Bombardment of Alexandria

After rioting in Alexandria in which Europeans were killed, Admiral Seymour aboard HMS Invincible in company with a fleet of 15 ironclads arrived at Alexandria to protect the lives and property of British subjects. The local forces began work to improve the fortifications, and when they failed to respond to Seymour's ultimatum to stop work, a bombardment was begun.

Seymour signaled to Alexandra to commence firing at the Ras-el-Tin fortifications at 7:00 a.m. on 11 July 1882, followed by the general order to attack the enemy's batteries. The offshore squadron at first conducted the attack while underway, but this proved difficult, and by 9:40, Sultan, Superb and Alexandra had anchored off the Lighthouse Fort and concentrated their fire on Ras-el-Tin. By 12:30, Inflexible had joined the attack and the fort's guns were silenced.[4]

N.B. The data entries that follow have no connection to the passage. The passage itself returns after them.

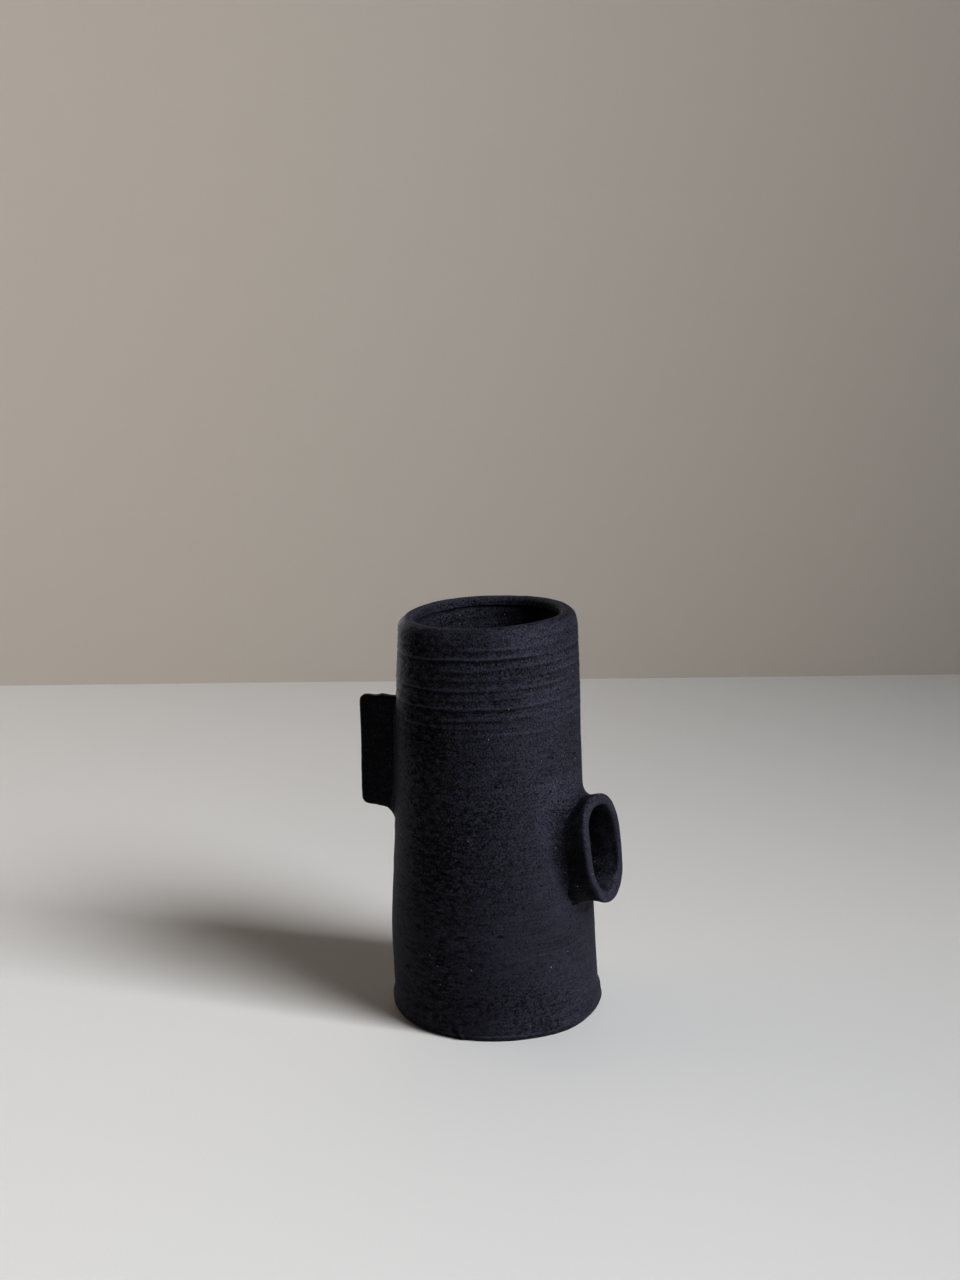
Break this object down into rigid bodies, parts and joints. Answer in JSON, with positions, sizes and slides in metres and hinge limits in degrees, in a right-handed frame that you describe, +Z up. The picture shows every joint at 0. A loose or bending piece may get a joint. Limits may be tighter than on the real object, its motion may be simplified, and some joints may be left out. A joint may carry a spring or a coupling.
{
  "type": "stoneware vase",
  "caption": "Matt black stoneware cylinder vase with a hollow oval side spout and a flat upright fin.",
  "frame": {"origin": "middle of the foot, on the surface the vase stands on", "axes": "+Z up through the mouth; -Y is the front; the spout points to +X turned 28 degrees towards the front; the fin points to -X turned 12 degrees towards the back"},
  "size_m": [0.127, 0.1042, 0.1999],
  "materials": {
    "thrown_clay": "unglazed matt blue-black fired stoneware with throwing rings, torn grog pits and drag marks",
    "slab_clay": "unglazed matt blue-black fired stoneware, pinched and smoothed by hand",
    "coil_clay": "unglazed matt blue-black fired stoneware, smeared with a fingertip"
  },
  "bodies": {
    "root": {"vase_wall": "thrown_clay", "base_disc": "slab_clay", "side_spout": "slab_clay", "spout_join_coil": "coil_clay", "side_fin": "slab_clay", "fin_join_coil": "coil_clay"}
  },
  "joints": []
}
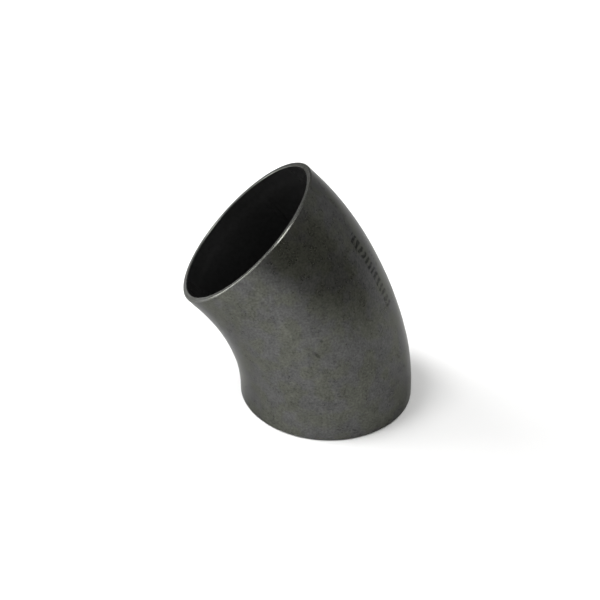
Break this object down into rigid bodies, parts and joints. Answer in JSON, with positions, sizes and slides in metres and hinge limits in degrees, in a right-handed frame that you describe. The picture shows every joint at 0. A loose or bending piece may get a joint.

[A] steady cannonade was maintained by the attacking and defending forces, and for the next few hours the roar of the guns and the shrieks of passing shot and shell were alone audible."


Meanwhile, Temeraire had taken on the Mex Forts and was causing damage to Mex when she grounded on a reef. Condor, commanded by Lord Charles Beresford, went to her assistance and she was refloated and resumed the attack. While the offshore squadron was engaging the forts at long-range, Monarch, Penelope and Condor were ordered into close engagements with the forts at Maza-el-Kanat and Fort Marabout. Condor sailed to within 1,200 feet of Fort Marabout and began furiously firing at the fort. When Fort Marabout's guns were disabled, the flagship signaled "Well Done, Condor." Condor's action allowed the ships to finish off Fort Mex.[4]

File:Bombardamento Alessandria 1882.jpg
The Bombardment of Alexandria, 11 July 1882, from Le Monde Illustré


After a short career, Condor was sold to Mr George Cohen in August 1889.[2]